MarcosQz 28/03/2024
Contos de um povo
Com doze contos, Itamar mostra que não é apenas um bom romancista, mas um ótimo contista também. Em A floresta do adeus temos quatro narrações em um breve conto, uma família separada por uma cerca que os separa de tudo, da própria vida. As mulheres são o centro do conto com suas dores, marcas, sonhos perdidos e desejos. O conto é quase uma despedida. Farol das almas é um conto sobre o povo africano, tirado de sua terra para serem escravizados.
Alma é um dos contos mais fortes e poderosos do livro. Uma escrava conta sua fuga, seu crime pela liberdade e vingança pelo que tiraram dela, narra suas dores no corpo, na mente e na alma. Mas também narra suas saudades, seus sonhos e desejos, a bondade de poucos, a saudade de sua ancestralidade e de uma terra que não conheceu e de uma que criou. A oração do carrasco é profundo, doloroso, traz mitos e fatos em um conto arrebatador. Uma família onde ser carrasco é uma profissão herdada, não quer dizer que seja ruim, mas não é motivo de orgulho. O carrasco sempre ora pelos seus mortos, mas não esquece um rosto sequer. Itamar narra os carrascos de todos os dias, alguns ainda por aí, sem deixar de falar da terra e das letras. O espírito aboni das coisas é um conto indígena sobre luta e sobrevivência, sobre a força e o sagrado.
O conto nas profundezas do lago possui um tom gótico, sem perder o objeto principal de Itamar que é a terra e a população indígena, um conto verdadeiramente intrigante. Meu mar (fé) é um dos contos mais bonitos do livro, um conto sobre amor, sobre dor, sobre perdas e principalmente sobre a fé do retorno do amado, uma ode ao mar que é pai e carrasco, e é impossível não lembrar de Jorge Amado.
O conto que dá título ao livro segue uma narrativa não linear, a história de Doramar vai sendo contada, vai misturando passado e presente em lembranças desconexas, esquecendo como que para lembrar, esquecendo para se libertar.
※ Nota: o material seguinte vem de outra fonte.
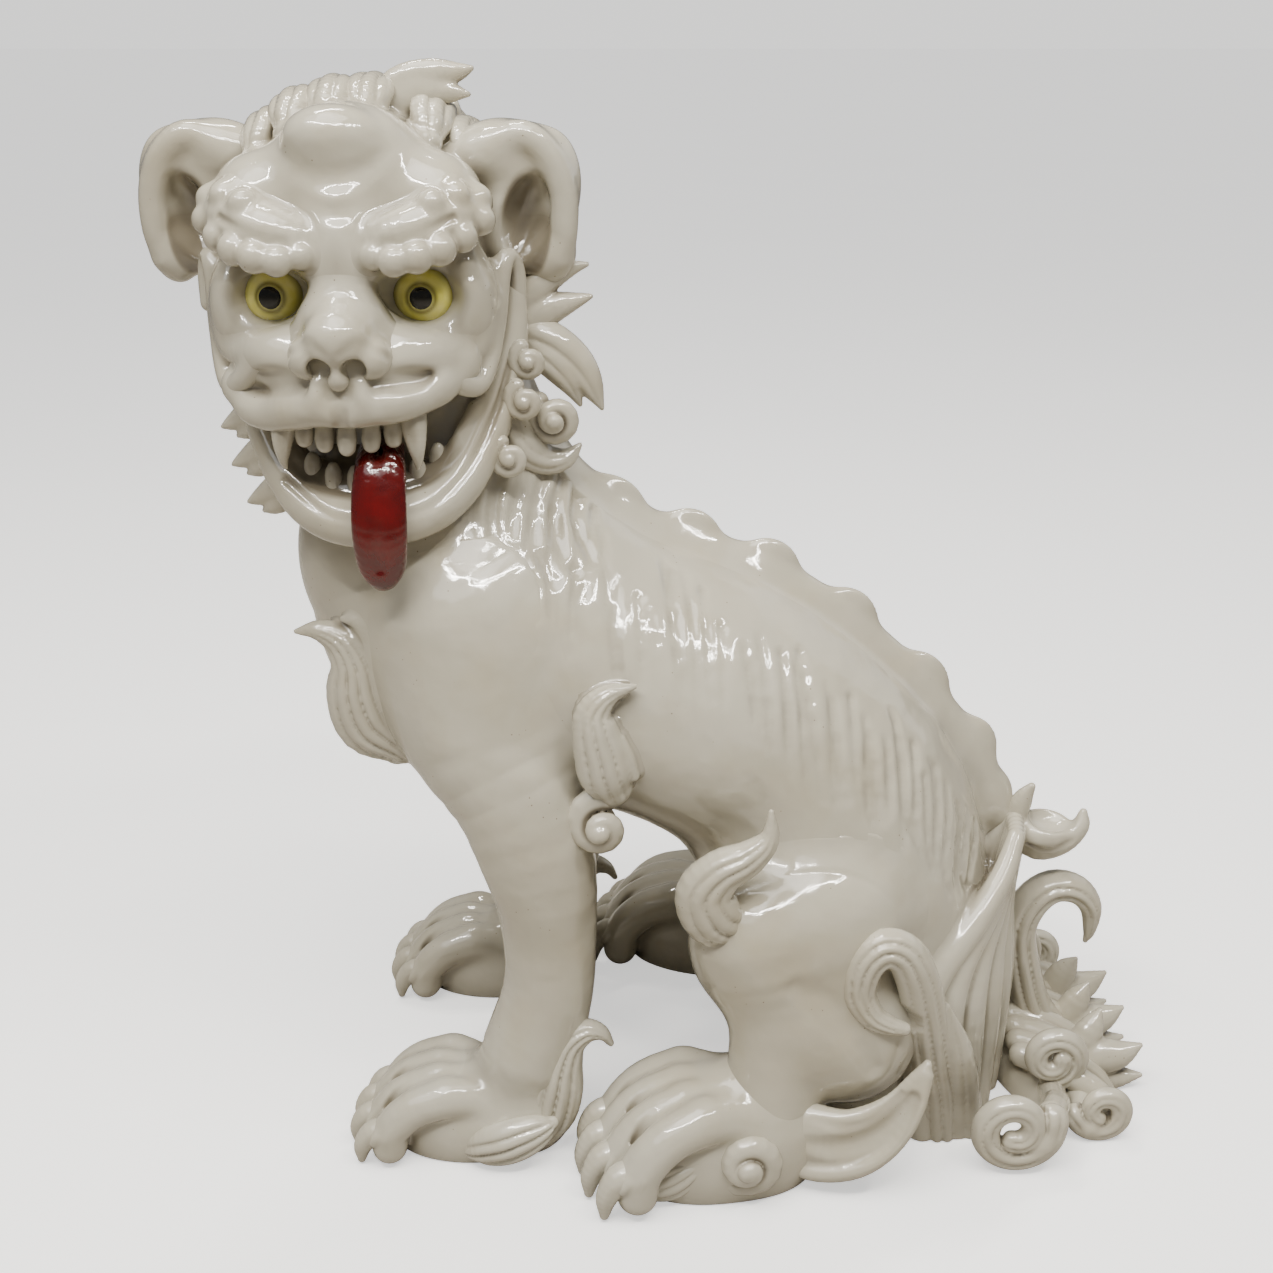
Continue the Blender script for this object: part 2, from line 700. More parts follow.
def fore_shell_tufts():
    lobes = [[(112, -98, 9, 6, 7), (118, -88, 14, 12, 9), (121, -76, 19, 14, 10), (121, -64, 24, 13, 9),
        (119, -54, 28, 9, 7), (117, -49, 30, 4, 4)]]
    return both_sides(tuft(lobes, step=0.9, flutes=4, depth=0.5))


def knee_tufts():
    lobes = [[(120, 54, 162, 12, 11), (127, 42, 172, 17, 13), (129, 37, 188, 16, 13),
        (129, 46, 201, 13, 12),
        (129, 60, 209, 10, 10), (128, 71, 220, 6, 7), (127, 72, 236, 1.5, 2)]]
    return both_sides(tuft(lobes, flutes=4))


def heel_fins():
    """Broad flange sweeping back from the hock, hollowed on its outer face."""
    form = Form()
    form.add(Strap([(121, 74, 38, 20, 15), (131, 96, 34, 20, 11), (137, 118, 34, 19, 9),
        (139, 136, 42, 17, 8),
        (139, 149, 57, 11, 6), (138, 158, 74, 6, 5), (137, 163, 84, 2.5, 3)]))
    form.add(Limb([(132, 82, 16, 6), (141, 104, 14, 5.5), (146, 126, 20, 5), (147, 144, 35, 4.5),
        (144, 157, 56, 4),
        (140, 163, 78, 3)]), 4)
    form.cut(Limb([(146, 92, 36, 3), (150, 110, 34, 8), (151, 128, 38, 9), (149, 143, 50, 7),
        (145, 154, 66, 3)]), 5)
    form.cut(Limb([(142, 100, 50, 0.6), (145, 118, 47, 1.6), (146, 134, 54, 1.4), (142, 148, 68, 0.6)]), 4)
    return both_sides(sculpt(form, 1.1))


def hock_curls():
    return both_sides(snail((147, 62, 29), 18, 8, 1.55, 200, 13))


def hind_shell_tufts():
    lobes = [[(144, -2, 7, 5, 7), (148, 8, 12, 11, 9), (150, 20, 17, 13, 9), (149, 32, 25, 9, 8),
        (147, 40, 33, 4, 5), (146, 46, 38, 1.5, 2)]]
    return both_sides(tuft(lobes, step=0.9, flutes=4))


def hip_locks(parent):
    form = Form()
    form.add(Strap([(84, 184, -4, 13, 12), (92, 180, 30, 13, 11), (104, 172, 64, 13, 11),
        (114, 165, 96, 13, 11), (121, 158, 126, 12.5, 11), (124, 149, 146, 12, 11),
        (125, 137, 151, 11.5, 11), (126, 127, 142, 11, 11), (126, 124, 124, 10, 10),
        (127, 131, 110, 8, 9), (128, 141, 104, 6, 8), (129, 150, 102, 4, 5)],
        (1, 0, 0.2), flutes=4, depth=0.4))
    form.add(Strap([(82, 198, -4, 12, 11), (92, 194, 34, 11, 10), (106, 186, 72, 9, 9),
        (116, 176, 108, 2, 3)],
        (1, 0, 0.2), flutes=2, depth=0.35), 2)
    return both_sides(sculpt(form, 1.1, parent, 6))


def tail_root(parent):
    """Mound of flattened locks from which the scrolls spring."""
    form = Form().add(Egg((0, 258, 2), (70, 33, 31)))
    for index in range(9):
        lean = (index - 4) / 4
        form.add(Limb([(lean * 46, 240, 36 - 8 * abs(lean), 8), (lean * 58, 262, 32 - 8 * abs(lean), 8.5),
            (lean * 68, 283, 20 - 4 * abs(lean), 7.5), (lean * 74, 293, 6, 6)]), 1.5)
    return sculpt(form, 1.3, parent, 6)


def tail_plume(parent):
    """Fan of flutes hugging the rump and gathering to a stalk."""
    form = Form()
    for index in range(13):
        bearing = (index - 6) / 6 * 78
        rows = []
        for z, keep, reach, thick in ((-8, 0.92, 1.03, 9), (40, 0.97, 1.06, 10), (84, 1.0, 1.07, 10.5),
                (112, 0.90, 1.05, 9.5), (136, 0.66, 1.05, 8.5), (156, 0.42, 1.09, 7),
                (172, 0.24, 1.13, 5.5)):
            angle = math.radians(bearing * keep)
            rows.append((88 * reach * math.sin(angle), 149 + 74 * reach * math.cos(angle), z, thick))
        form.add(Limb(rows, steps=4), 0.9)
    form.add(Limb([(0, 200, -8, 30), (0, 200, 60, 30), (0, 204, 110, 22), (0, 218, 148, 11),
        (0, 230, 168, 8)], steps=3), 1.5)
    return sculpt(form, 1.5, parent, 6)


def tail_top_curl():
    """Shallow bowl with a rolled rim and a horn that finish the tail."""
    form = Form()
    form.add(Egg((5, 251, 163), (17, 19, 12)))
    form.add(Limb([(-6, 238, 158, 9), (6, 248, 153, 9), (10, 262, 158, 8), (10, 272, 168, 6),
        (9, 274, 177, 2.5)]), 4)
    form.add(Limb([(0, 235, 158, 11), (2, 235, 172, 8.5), (5, 237, 184, 6), (8, 241, 194, 2.5)]), 4)
    form.cut(Egg((9, 255, 174), (12, 14, 9)), 3)
    form.cut(Limb([(16, 240, 160, 0.8), (21, 252, 156, 1.8), (19, 266, 162, 0.8)]), 3)
    return sculpt(form, 1.0)


def tail_hook():
    path = [(4, 272, 16, 12, 15), (4, 256, 36, 12, 15), (4, 247, 62, 12, 15), (4, 242, 92, 11, 14),
        (4, 248, 112, 11, 13), (4, 261, 123, 10, 12), (4, 276, 121, 9, 11), (4, 286, 109, 7, 9),
        (4, 287, 92, 4, 5), (4, 285, 84, 1.5, 2)]
    return sculpt(Form().add(Strap(path, flutes=3, depth=0.4)), 1.1)


def banded(rows):
    """Flattened coil with grooves along it, through rows of (x, y, z, size)."""
    return Strap([(x, y, z, size * 1.12, size) for x, y, z, size in rows], flutes=3, depth=0.42)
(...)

Itamar é um ótimo contista, mas confesso que em alguns contos eu simplesmente me perdi, fiquei sem saber o que ele queria contar, o que de fato estava acontecendo, mas nem por isso se tornam chatos ou ruins. As vezes os contos começam em terceira pessoa e de repente mudam para primeira, pontos de vista diferentes de uma mesma história. O gostoso de ler Itamar é porque ele desperta nossa curiosidade, queremos sempre um pouco mais. Senti que alguns contos tinham um ar de distopia, algo fora do comum, meio incerto, e isso me fez pensar em tudo aquilo que ainda será escrito pelo autor.